The federal government has shelved a plan to allow foreign airlines to fly domestic routes in Mexico.
President López Obrador sent an aviation reform bill to Congress in December that included language to authorize cabotage – the right to operate transport services within a particular country – for foreign airlines.
He argued that allowing foreign carriers into Mexico’s domestic air travel market would put downward pressure on ticket prices due to increased competition and encourage the creation of new routes to destinations with limited or no air connectivity.
The cabotage proposal, which was decried by aviation workers, industry associations, and Mexican airlines, also sought to increase the use of the Felipe Ángeles International Airport (AIFA), an army-built airport that opened in March 2022 but has struggled to attract passengers.

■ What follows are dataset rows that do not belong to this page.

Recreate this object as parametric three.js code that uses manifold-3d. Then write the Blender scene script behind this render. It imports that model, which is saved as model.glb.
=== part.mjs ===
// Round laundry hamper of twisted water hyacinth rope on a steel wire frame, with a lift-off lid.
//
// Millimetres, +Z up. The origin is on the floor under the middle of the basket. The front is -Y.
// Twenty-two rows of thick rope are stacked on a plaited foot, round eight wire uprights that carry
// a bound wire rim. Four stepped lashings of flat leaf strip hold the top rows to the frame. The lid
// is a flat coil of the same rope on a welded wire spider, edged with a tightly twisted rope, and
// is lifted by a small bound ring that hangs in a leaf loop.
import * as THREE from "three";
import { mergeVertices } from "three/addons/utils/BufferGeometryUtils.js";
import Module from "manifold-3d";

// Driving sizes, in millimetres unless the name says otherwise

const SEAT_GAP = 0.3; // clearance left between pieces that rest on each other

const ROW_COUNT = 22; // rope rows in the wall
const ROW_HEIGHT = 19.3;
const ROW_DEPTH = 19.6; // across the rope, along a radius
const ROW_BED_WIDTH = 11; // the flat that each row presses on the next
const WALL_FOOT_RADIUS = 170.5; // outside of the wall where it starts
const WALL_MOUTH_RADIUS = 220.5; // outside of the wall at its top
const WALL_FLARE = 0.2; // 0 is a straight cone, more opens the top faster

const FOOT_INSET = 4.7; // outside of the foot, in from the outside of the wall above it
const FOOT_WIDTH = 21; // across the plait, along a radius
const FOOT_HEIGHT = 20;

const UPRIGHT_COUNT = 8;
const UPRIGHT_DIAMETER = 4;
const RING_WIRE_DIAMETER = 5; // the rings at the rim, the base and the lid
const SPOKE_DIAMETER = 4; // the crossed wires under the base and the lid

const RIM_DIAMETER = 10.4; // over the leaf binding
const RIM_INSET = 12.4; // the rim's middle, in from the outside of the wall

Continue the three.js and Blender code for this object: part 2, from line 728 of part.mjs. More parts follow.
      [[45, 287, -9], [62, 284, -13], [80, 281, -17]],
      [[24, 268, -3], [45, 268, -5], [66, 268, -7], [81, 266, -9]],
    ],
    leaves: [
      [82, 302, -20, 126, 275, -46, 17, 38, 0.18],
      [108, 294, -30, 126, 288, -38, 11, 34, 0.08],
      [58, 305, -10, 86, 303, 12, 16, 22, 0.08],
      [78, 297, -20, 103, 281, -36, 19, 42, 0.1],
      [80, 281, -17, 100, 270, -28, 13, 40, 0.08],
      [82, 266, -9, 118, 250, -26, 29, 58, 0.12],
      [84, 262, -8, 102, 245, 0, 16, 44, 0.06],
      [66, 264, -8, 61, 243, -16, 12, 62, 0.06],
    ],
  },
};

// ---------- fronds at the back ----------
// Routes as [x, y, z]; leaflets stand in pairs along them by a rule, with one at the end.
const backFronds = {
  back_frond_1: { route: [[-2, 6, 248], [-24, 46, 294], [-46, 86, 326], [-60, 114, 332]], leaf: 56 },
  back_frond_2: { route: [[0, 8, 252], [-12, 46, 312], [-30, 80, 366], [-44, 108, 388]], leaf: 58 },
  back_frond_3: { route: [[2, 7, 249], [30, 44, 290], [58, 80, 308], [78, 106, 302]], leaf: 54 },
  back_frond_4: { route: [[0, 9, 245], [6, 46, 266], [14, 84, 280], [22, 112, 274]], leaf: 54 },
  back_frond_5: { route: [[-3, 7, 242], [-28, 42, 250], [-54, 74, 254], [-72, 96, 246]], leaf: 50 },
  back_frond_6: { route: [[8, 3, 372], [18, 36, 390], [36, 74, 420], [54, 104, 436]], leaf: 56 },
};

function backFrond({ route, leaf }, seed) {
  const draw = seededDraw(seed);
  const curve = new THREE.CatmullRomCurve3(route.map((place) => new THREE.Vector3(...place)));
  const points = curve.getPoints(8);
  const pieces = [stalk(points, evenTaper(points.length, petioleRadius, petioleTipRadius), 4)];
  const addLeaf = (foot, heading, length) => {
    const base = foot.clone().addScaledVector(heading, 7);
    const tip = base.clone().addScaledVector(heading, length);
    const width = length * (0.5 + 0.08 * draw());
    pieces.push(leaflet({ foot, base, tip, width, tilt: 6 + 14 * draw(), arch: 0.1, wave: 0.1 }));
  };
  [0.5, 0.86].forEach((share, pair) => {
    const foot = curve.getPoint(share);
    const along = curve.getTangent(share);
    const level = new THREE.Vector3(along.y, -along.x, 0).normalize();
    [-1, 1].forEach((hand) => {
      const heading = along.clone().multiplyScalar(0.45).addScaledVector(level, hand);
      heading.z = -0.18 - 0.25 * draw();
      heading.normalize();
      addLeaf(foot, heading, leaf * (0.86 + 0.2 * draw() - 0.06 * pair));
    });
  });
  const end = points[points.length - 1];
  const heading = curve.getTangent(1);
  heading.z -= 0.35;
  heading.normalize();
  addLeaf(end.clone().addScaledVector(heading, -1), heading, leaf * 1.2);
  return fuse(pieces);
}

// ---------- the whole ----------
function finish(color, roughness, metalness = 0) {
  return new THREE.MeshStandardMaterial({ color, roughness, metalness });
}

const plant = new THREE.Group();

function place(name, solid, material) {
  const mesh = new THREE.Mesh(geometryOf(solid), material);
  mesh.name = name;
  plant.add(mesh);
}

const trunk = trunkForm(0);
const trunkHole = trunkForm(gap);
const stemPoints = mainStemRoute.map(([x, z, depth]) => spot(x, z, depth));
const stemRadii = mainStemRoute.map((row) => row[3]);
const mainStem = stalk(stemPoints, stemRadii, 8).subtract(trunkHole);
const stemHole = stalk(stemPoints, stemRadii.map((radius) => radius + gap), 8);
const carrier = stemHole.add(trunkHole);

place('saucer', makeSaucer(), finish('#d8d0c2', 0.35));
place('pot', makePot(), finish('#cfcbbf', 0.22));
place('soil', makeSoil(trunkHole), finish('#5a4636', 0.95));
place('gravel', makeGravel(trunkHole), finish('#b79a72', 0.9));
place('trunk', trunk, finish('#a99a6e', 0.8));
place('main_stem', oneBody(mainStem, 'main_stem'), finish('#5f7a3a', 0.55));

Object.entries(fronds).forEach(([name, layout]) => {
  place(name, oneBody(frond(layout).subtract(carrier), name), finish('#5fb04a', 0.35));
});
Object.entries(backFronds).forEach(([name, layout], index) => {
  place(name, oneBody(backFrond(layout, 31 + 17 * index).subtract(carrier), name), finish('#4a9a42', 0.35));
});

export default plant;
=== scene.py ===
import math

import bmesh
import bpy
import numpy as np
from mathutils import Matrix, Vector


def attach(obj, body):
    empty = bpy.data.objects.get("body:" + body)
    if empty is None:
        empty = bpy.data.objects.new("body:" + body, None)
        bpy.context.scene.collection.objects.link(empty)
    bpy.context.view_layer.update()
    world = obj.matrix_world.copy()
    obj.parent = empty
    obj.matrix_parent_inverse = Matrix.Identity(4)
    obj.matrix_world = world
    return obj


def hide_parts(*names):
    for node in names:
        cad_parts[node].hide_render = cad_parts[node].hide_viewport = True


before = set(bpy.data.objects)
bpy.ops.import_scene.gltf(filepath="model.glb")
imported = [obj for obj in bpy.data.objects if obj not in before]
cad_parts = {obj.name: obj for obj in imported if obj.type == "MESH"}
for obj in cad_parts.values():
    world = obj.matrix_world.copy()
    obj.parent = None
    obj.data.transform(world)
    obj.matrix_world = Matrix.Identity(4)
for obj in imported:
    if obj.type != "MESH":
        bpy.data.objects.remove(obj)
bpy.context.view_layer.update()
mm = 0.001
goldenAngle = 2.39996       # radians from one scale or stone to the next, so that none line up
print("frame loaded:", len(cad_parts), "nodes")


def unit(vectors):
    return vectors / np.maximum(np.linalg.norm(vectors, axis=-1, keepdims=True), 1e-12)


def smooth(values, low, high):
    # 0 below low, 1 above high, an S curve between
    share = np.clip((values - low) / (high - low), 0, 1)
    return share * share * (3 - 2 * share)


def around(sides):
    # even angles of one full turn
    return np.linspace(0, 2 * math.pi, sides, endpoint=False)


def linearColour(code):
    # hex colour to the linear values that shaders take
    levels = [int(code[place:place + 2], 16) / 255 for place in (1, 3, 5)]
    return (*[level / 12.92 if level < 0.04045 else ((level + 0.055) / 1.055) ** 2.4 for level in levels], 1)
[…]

At his regular news conference on Wednesday, López Obrador was asked about an El Financiero newspaper report that said that the director of AIFA traveled to Cancún and Los Cabos late last year to speak with representatives of foreign airlines about the cabotage proposal and the possibility of flying domestic routes from the new airport. He was also asked whether he believed the lower house of Congress would approve cabotage for foreign airlines.
The cabotage section of the reform bill has been removed, López Obrador responded, explaining that the government wants to analyze the idea in “more depth.”
“We’re seeking an agreement with [aviation sector] workers,” he said, adding that those who were concerned about the possibility of foreign airlines flying domestic routes can “celebrate” – at least for now.
The National Chamber of Air Transport (Canaero) welcomed the news.
“We applaud President López Obrador’s announcement about not including cabotage in the Civil Aviation Law reform [bill],” it said on Twitter.
“The airline industry will remain attentive to the legislative process, and reiterates its commitment to work for the development of aviation for the benefit of Mexicans.”
Canaero asserted last month that allowing foreign airlines to fly domestic routes would actually increase the price of plane tickets, reduce air connectivity, trigger the loss of Mexican jobs, and could bankrupt Mexican airlines, among other negative consequences.
The organization has urged the government to focus its aviation reform agenda on the recovery of Mexico’s Category 1 aviation safety rating with U.S. aviation authorities, which it lost in May 2021.
The downgrade to Category 2 prevents Mexican airlines from adding new flights to the United States, a situation considered a barrier to greater use of AIFA. The federal government has said that the Category 1 rating could be recovered by the end of June.
Another aviation sector priority for the government is the creation of a state-owned commercial airline.
López Obrador said in December that an army-run commercial airline would begin operations in late 2023. The carrier is slated to be called Mexicana, which was the name of Mexico’s flagship airline until it ceased operations in 2010.